Torna Lukaku in Serie A e torna la critica di Di Canio per il belga. Un ritornello ormai noto, che per certi versi ha pure stancato visto che si trascina avanti ormai da anni. Ma forse è il caso di fare qualche puntualizzazione.

L'ex attaccante, tra le altre, di Lazio e West Ham, prosegue nella sua “crociata”: Big Rom è bravo, ma non bravissimo per dirla alla moda. Forte con i deboli e debole con i forti se vogliamo riassumere il concetto del buon Paolo, secondo il quale il centravanti belga sa spostare le partite dalla propria parte contro avversari di medio-basso rango, ma poi floppa puntualmente gli appuntamenti clou. A sostegno di tale tesi, Di Canio porta sostanzialmente due argomentazioni: 1) Lukaku non ha una qualità sufficiente per fare la differenza ad alti livelli; 2) Il suo c.v. parla chiaro tra Premier League e Champions League, ossia quando (secondo Di Canio) si è trovato a confrontarsi con l'elite del calcio.

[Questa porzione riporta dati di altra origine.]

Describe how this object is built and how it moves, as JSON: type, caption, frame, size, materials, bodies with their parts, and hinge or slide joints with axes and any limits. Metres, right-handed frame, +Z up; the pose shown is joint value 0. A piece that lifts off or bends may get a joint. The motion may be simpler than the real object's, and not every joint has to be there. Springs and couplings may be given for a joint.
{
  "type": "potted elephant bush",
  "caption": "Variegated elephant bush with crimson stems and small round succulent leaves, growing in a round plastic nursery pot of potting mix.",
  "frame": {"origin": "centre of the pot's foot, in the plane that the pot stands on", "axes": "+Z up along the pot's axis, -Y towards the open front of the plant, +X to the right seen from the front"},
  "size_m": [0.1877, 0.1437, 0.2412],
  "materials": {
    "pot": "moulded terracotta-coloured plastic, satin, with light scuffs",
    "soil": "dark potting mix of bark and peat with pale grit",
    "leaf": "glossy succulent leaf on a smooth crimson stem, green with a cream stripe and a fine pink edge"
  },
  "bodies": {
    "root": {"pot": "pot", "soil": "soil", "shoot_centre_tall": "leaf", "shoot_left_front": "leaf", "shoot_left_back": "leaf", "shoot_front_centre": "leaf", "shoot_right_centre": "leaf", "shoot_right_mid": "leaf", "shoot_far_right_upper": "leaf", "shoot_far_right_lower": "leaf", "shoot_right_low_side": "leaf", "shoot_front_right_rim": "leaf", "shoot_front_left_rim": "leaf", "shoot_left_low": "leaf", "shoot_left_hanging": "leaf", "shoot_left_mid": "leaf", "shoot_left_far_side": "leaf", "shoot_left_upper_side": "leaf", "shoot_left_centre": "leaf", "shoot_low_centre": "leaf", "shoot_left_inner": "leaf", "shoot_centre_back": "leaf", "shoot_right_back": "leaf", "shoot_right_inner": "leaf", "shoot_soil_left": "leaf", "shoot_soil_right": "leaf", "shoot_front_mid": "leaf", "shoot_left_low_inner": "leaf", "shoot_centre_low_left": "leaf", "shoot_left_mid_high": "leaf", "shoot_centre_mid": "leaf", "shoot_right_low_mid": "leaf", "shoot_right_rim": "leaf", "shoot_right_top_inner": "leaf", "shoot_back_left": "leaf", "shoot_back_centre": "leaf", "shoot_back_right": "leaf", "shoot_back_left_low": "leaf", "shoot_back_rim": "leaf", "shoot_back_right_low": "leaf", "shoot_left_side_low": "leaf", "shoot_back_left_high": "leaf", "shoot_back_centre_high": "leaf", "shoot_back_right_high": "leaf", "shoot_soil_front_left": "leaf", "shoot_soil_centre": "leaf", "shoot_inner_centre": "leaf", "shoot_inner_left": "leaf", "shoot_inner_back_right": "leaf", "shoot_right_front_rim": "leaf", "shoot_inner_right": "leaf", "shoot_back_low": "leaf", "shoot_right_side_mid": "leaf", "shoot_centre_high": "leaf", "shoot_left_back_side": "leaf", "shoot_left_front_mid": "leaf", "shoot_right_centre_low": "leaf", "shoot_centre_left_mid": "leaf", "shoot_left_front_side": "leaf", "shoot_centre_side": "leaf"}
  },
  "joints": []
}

Ma è davvero così? E soprattutto: è corretto utilizzare tali parametri per stabilire la grandezza di un giocatore? Andiamo con ordine.

Sulla qualità. Lukaku non ha certamente la classe di un Messi e nemmeno la raffinatezza di uno Mbappé, ma parliamo di giocatori diversi. Nel suo genere, Lukaku è unico: provate a trovare in giro un'altra punta di tali dimensioni in grado di andare via in velocità, in dribbling e magari chiudere con un interno a giro sotto l'incrocio. Romelu non ha piedi sopraffini, ma non si può neppure considerare uno scarpone. Anzi, diciamo pure che, nonostante la mole, la sua classe è tutt'altro che mediocre. Il lavoro di Big Rom, inoltre, è inestimabile a livello di manovra: riesce a essere sempre utile, anche quando non è al top della condizione, sia grazie alla sua intelligenza tattica che alla sua fisicità, come dimostrato peraltro anche in queste prime due giornate di campionato.

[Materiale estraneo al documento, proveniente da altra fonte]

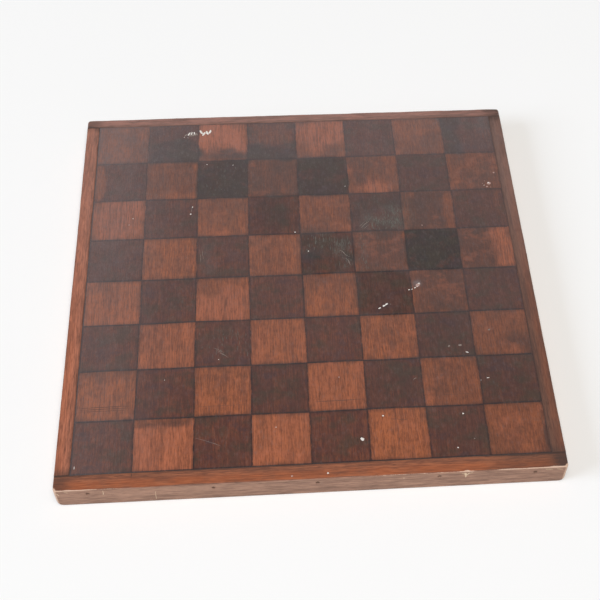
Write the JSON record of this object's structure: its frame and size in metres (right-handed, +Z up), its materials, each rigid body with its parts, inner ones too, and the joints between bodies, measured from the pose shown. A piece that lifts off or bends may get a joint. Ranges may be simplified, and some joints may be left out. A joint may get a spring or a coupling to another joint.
{
  "type": "chessboard",
  "caption": "Square wooden board with a scored and stained grid of light and dark squares, edged with four pinned strips of wood.",
  "frame": {"origin": "centre of the underside, on the surface that the board lies on", "axes": "+Z up out of the playing face, -Y toward the player whose left corner square is a1, +X toward the h file"},
  "size_m": [0.4318, 0.4318, 0.0254],
  "materials": {
    "panel_wood": "stained and thinly varnished mahogany, worn and dusty, dark stain on every second square",
    "lipping_wood": "thinly varnished mahogany, rubbed pale along the edges, dark with grime at the corners",
    "pin_steel": "bare steel, dulled and darkened"
  },
  "bodies": {
    "root": {"panel": "panel_wood", "front_lipping": "lipping_wood", "back_lipping": "lipping_wood", "left_lipping": "lipping_wood", "right_lipping": "lipping_wood", "front_pins": "pin_steel", "back_pins": "pin_steel", "left_pins": "pin_steel", "right_pins": "pin_steel"}
  },
  "joints": []
}
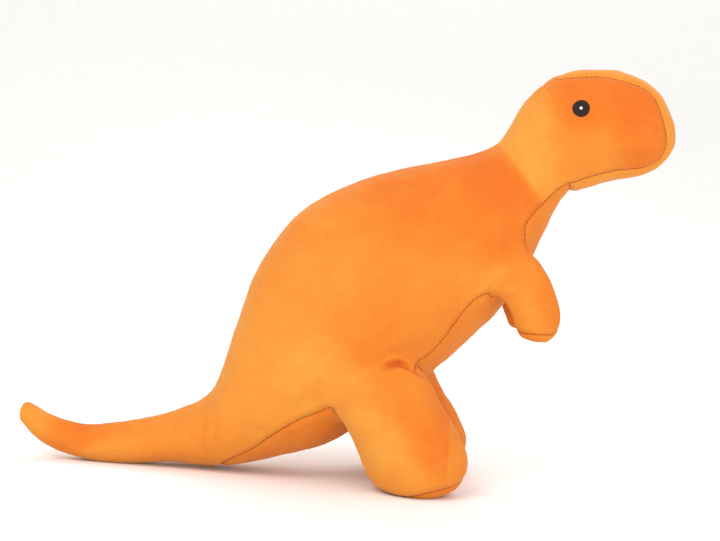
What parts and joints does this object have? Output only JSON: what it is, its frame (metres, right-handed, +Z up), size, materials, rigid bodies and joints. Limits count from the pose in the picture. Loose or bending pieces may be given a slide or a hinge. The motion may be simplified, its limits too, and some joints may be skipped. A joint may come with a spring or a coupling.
{
  "type": "stuffed dinosaur",
  "caption": "Plush stuffed dinosaur with a round head, small arms, two thick legs and a long tail, sewn from cloth panels and standing on its feet and tail.",
  "frame": {"origin": "on the floor under the middle of the toy's length, on its mid plane", "axes": "+X from the tail to the snout, +Y the toy's left, +Z up from the floor to its back"},
  "size_m": [0.3824, 0.1272, 0.254],
  "materials": {
    "plush": "short dense polyester velboa pile, bright orange, soft nap with a pale sheen at the edges",
    "fibre": "loose polyester fibre filling, off-white",
    "eye_thread": "satin-stitch embroidery in very dark brown thread",
    "glint_thread": "a few white embroidery stitches"
  },
  "bodies": {
    "torso": {"side_right_panel": "plush", "side_left_panel": "plush", "belly_gusset": "plush", "rump_gusset": "plush", "body_stuffing": "fibre"},
    "head": {"head_side_right": "plush", "head_side_left": "plush", "throat_gusset": "plush", "head_gusset": "plush", "head_stuffing": "fibre", "eye_right": "eye_thread", "eye_left": "eye_thread", "eye_glint_right": "glint_thread", "eye_glint_left": "glint_thread"},
    "tail": {"tail_side_right": "plush", "tail_side_left": "plush", "tail_stuffing": "fibre"},
    "arm_right": {"arm_right_outer_panel": "plush", "arm_right_inner_panel": "plush", "arm_right_stuffing": "fibre"},
    "leg_right": {"leg_right_outer_panel": "plush", "leg_right_inner_panel": "plush", "leg_right_stuffing": "fibre"},
    "arm_left": {"arm_left_outer_panel": "plush", "arm_left_inner_panel": "plush", "arm_left_stuffing": "fibre"},
    "leg_left": {"leg_left_outer_panel": "plush", "leg_left_inner_panel": "plush", "leg_left_stuffing": "fibre"}
  },
  "joints": [
    {"name": "head_nod", "type": "hinge", "parent": "torso", "child": "head", "pos_m": [0.10641, 0, 0.19139], "axis": [0, 1, 0], "range_deg": [-14, 12], "stiffness_Nm_per_rad": 0.8},
    {"name": "tail_sway", "type": "hinge", "parent": "torso", "child": "tail", "pos_m": [-0.08959, 0, 0.01891], "axis": [0, 0, 1], "range_deg": [-30, 30], "stiffness_Nm_per_rad": 0.15},
    {"name": "arm_right_swing", "type": "hinge", "parent": "torso", "child": "arm_right", "pos_m": [0.09275, -0.033, 0.13269], "axis": [0, 1, 0], "range_deg": [-35, 10], "stiffness_Nm_per_rad": 0.08},
    {"name": "leg_right_swing", "type": "hinge", "parent": "torso", "child": "leg_right", "pos_m": [0.02425, -0.039, 0.05741], "axis": [0, 1, 0], "range_deg": [-14, 10], "stiffness_Nm_per_rad": 2},
    {"name": "arm_left_swing", "type": "hinge", "parent": "torso", "child": "arm_left", "pos_m": [0.09275, 0.033, 0.13269], "axis": [0, 1, 0], "range_deg": [-35, 10], "stiffness_Nm_per_rad": 0.08},
    {"name": "leg_left_swing", "type": "hinge", "parent": "torso", "child": "leg_left", "pos_m": [0.02825, 0.039, 0.05741], "axis": [0, 1, 0], "range_deg": [-14, 10], "stiffness_Nm_per_rad": 2}
  ]
}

Sul suo curriculum. Lukaku non fa la differenza a grandi livelli? Partiamo dal presupposto che la Premier League (ma pure la Champions League) sia ritenuto il campionato migliore: è davvero così? Sotto quali punti di vista? Certamente sotto quello economico e magari di spettacolo, ma non per forza anche per difficoltà tattiche per un attaccante. Anzi, la PL non va certo di moda per l'attenzione che viene riservata alla fase difensiva. In Inghilterra trovi Van Dijk e Ruben Dias, ma pure Maguire, Aké, McKenna, Evans... Insomma: occhio a generalizzare. Se poi vogliamo proprio addentrarci nei numeri nel campionato inglese, allora eccoli qui: 17 gol in 35 presenze nel WBA; 68 in 141 nell'Everton; 28 in 66 nello United. Numeri che non sembrano raccontare di una punta che fa fatica in Gran Bretagna.

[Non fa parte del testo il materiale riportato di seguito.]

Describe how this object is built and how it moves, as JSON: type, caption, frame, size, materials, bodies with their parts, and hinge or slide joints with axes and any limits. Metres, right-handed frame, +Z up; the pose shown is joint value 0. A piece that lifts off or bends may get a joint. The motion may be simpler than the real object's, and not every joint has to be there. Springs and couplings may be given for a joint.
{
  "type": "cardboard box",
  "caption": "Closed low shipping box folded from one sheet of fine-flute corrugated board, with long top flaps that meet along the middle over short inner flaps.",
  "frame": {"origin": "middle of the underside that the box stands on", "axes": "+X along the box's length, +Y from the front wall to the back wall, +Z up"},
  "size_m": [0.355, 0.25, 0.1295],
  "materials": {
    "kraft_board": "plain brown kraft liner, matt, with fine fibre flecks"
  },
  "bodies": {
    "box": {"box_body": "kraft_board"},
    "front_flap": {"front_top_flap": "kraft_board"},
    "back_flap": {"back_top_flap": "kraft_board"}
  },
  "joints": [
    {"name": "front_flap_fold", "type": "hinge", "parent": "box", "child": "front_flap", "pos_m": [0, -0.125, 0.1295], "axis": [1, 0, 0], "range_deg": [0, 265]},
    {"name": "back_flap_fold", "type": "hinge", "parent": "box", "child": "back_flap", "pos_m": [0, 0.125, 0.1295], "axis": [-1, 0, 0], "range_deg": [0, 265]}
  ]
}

E allora, forse, il problema non è il campionato inglese. Il problema, al Chelsea, è stato Tuchel e un sistema di gioco che non ne valorizzava le caratteristiche (com'è stato, per esempio, anche per Ibrahimovic nel Barça, per Shevchenko nel Chelsea, per Veron tra United e ancora Chelsea, per Torres ancora nel Chelsea...). Un matrimonio infelice tra due mondi troppo distanti per andare d'accordo. Ma il microcosmo del Chelsea non è la Premier League e proprio le sue passate esperienze sono lì a dimostrare che Big Rom sa fare bene e sa fare gol anche in UK. E lo stesso vale per la Champions: 13 gol in 27 gettoni tra United e Inter. Senza tener conto, come già detto, di tutto il lavoro che fa per la squadra.

Può non piacere, Big Rom, ma di certo non è uno che non può sedere al tavolo del calcio d'elite.